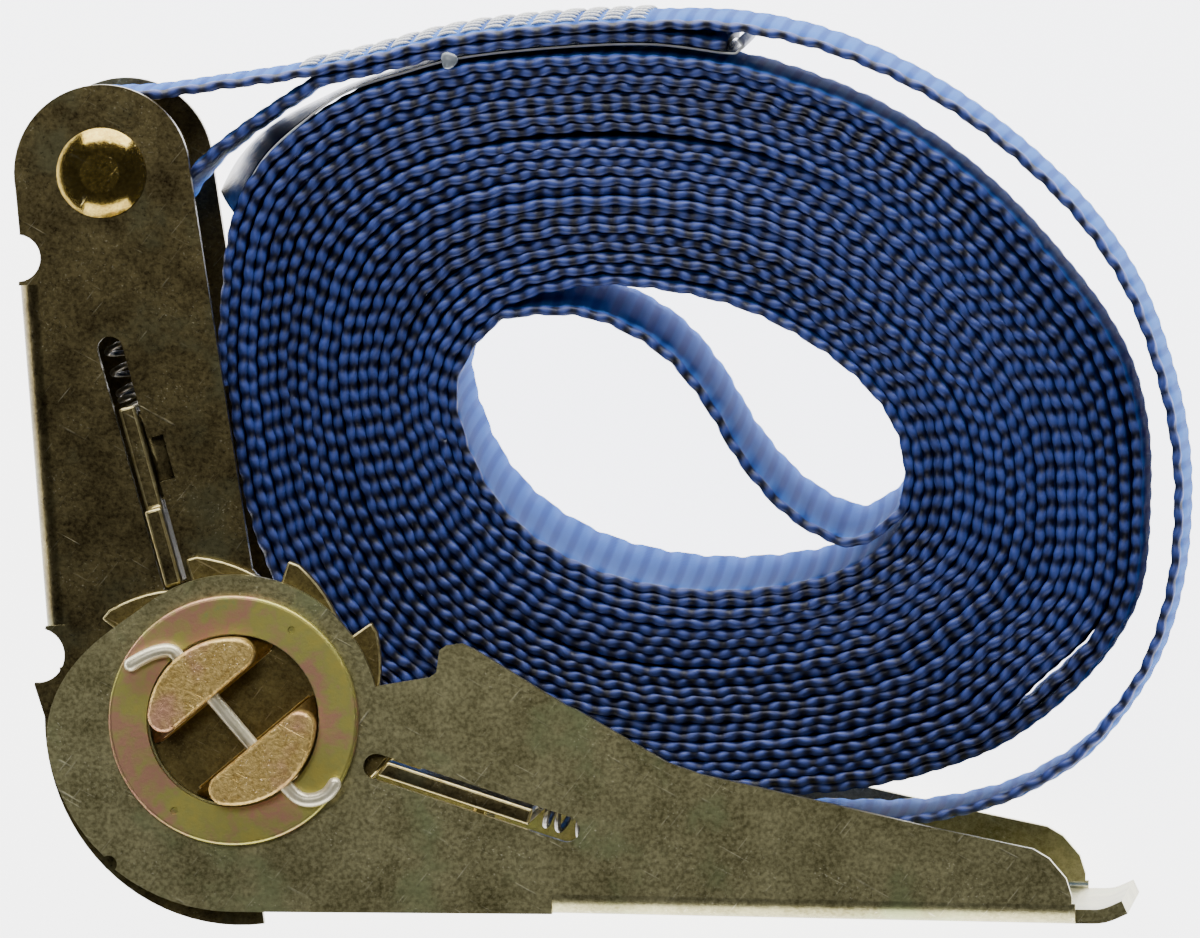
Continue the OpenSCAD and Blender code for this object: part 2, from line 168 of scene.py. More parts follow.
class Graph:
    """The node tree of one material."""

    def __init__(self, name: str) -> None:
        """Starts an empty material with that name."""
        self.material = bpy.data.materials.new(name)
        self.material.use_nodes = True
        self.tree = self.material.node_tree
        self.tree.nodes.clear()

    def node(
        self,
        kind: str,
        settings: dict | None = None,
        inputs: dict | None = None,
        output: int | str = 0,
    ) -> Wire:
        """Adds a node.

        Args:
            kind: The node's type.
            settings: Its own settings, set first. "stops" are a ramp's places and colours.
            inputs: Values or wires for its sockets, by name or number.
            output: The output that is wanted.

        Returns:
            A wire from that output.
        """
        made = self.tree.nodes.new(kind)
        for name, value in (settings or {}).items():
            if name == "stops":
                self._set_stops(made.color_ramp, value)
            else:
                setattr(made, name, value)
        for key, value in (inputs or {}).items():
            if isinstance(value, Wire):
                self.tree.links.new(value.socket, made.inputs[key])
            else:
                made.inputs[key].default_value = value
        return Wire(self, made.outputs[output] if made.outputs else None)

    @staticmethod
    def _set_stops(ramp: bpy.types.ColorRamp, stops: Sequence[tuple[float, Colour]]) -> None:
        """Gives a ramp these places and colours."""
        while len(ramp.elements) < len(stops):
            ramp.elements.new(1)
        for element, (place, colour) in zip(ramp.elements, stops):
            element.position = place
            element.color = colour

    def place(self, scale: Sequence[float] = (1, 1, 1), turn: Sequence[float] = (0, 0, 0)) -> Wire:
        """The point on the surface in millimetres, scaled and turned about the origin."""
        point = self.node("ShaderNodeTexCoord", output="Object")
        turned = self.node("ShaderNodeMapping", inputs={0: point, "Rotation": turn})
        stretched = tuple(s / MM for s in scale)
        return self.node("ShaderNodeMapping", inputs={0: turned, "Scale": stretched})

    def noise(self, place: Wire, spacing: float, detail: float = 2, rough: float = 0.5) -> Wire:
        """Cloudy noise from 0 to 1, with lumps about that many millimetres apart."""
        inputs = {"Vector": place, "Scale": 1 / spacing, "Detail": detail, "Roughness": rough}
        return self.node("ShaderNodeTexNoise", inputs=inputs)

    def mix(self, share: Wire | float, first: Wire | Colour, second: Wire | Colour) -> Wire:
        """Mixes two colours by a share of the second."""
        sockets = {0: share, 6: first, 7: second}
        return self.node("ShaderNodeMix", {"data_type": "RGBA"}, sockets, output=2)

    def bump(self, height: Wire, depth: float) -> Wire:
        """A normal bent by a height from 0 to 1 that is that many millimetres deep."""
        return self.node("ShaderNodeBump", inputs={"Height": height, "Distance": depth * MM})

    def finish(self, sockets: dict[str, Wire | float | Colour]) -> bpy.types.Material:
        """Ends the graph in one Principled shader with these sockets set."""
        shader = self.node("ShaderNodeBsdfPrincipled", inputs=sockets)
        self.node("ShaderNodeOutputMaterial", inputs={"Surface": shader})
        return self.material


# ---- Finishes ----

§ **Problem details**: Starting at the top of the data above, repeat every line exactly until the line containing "output: The output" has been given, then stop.

§ **Answer to this exercise**:
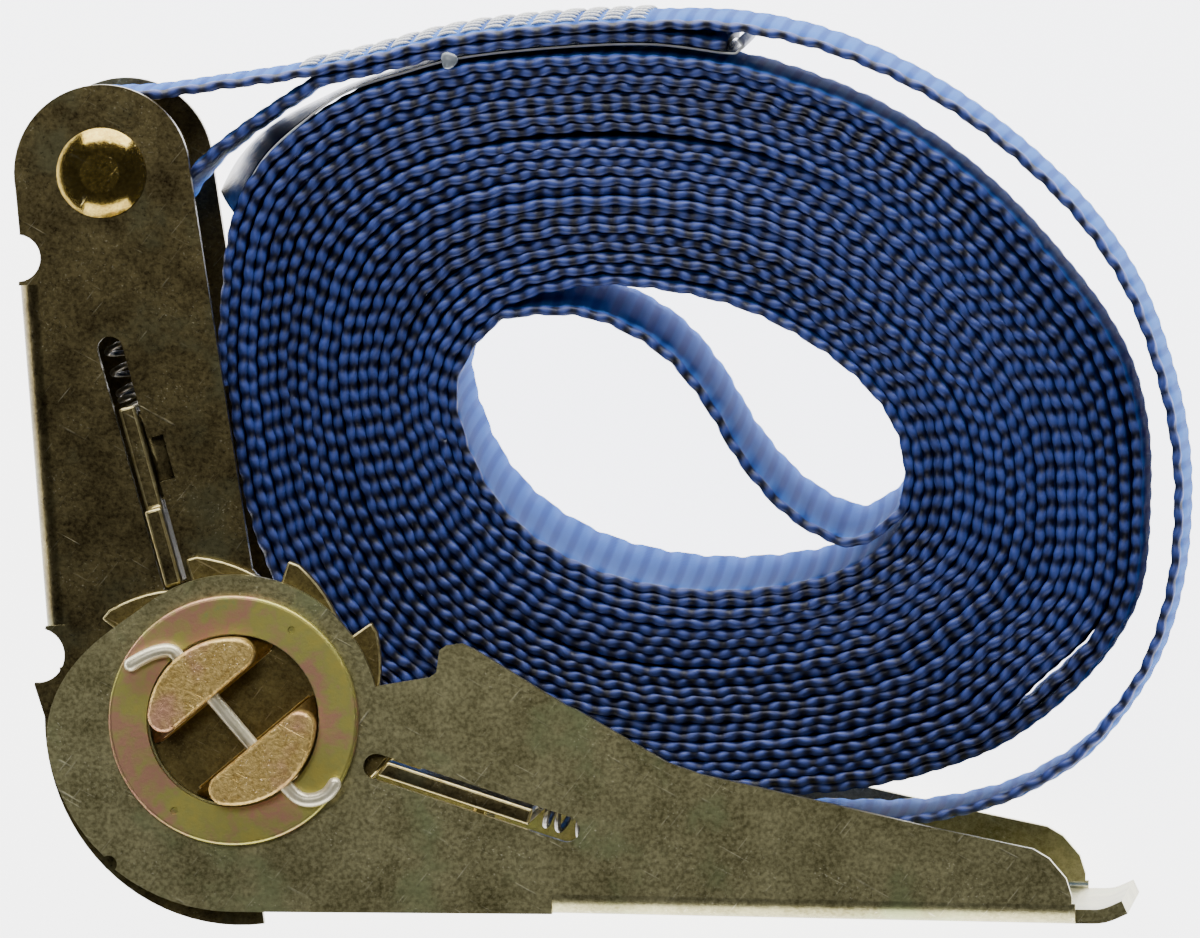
Continue the OpenSCAD and Blender code for this object: part 2, from line 168 of scene.py. More parts follow.
class Graph:
    """The node tree of one material."""

    def __init__(self, name: str) -> None:
        """Starts an empty material with that name."""
        self.material = bpy.data.materials.new(name)
        self.material.use_nodes = True
        self.tree = self.material.node_tree
        self.tree.nodes.clear()

    def node(
        self,
        kind: str,
        settings: dict | None = None,
        inputs: dict | None = None,
        output: int | str = 0,
    ) -> Wire:
        """Adds a node.

        Args:
            kind: The node's type.
            settings: Its own settings, set first. "stops" are a ramp's places and colours.
            inputs: Values or wires for its sockets, by name or number.
            output: The output that is wanted.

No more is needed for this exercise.